BFS vs DFS — which to use

The choice depends entirely on what you're looking for:

goal use why
shortest path (unweighted) BFS visits by distance from source
cycle detection DFS back edge → cycle
topological sort DFS post-order gives reverse topo order
connected components either run from each unvisited node
maze / path existence DFS explores fully before backtracking

Complexity

Both BFS and DFS are O(V + E) where V is the number of vertices and E is the number of edges. Every vertex is visited once, and every edge is examined once. The difference is memory: BFS can hold up to O(V) nodes in the queue at once (the entire frontier), while DFS's call stack depth is bounded by the longest path, which is at most O(V).

🚫
DFS on deep graphs can overflow the call stack. Recursive DFS uses one stack frame per level of depth. On a graph shaped like a long chain (V = 100,000), this creates 100,000 nested calls and segfaults on most systems. For deep graphs, use the iterative DFS variant with an explicit stack.

Topological sort with DFS

A topological sort of a directed acyclic graph (DAG) orders vertices so that every edge points from an earlier vertex to a later one. This is the order you'd need to build a project: dependencies before the things that depend on them.

The DFS-based approach: run DFS, and when a node is fully processed (all its descendants visited), push it onto a stack.
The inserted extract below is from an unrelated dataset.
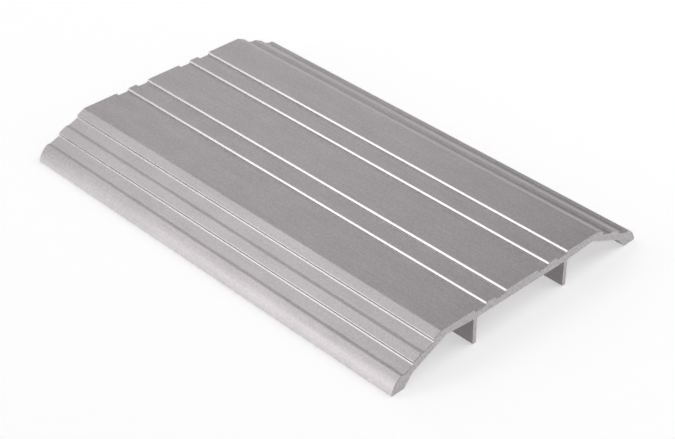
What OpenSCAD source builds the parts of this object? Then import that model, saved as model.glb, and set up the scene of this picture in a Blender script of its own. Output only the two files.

The final stack, read top to bottom, gives the topological order.

c
int topo_stack[MAXN]; int topo_top = 0; bool visited[MAXN]; void dfs_topo(int u) { visited[u] = true; for (Edge *e = adj[u]; e; e = e->next) if (!visited[e->dest]) dfs_topo(e->dest); topo_stack[topo_top++] = u; // push after all descendants }
one-line takeaway

BFS uses a queue and finds shortest paths; DFS uses a stack (or recursion) and explores depth-first — both are O(V + E) and both require a visited set.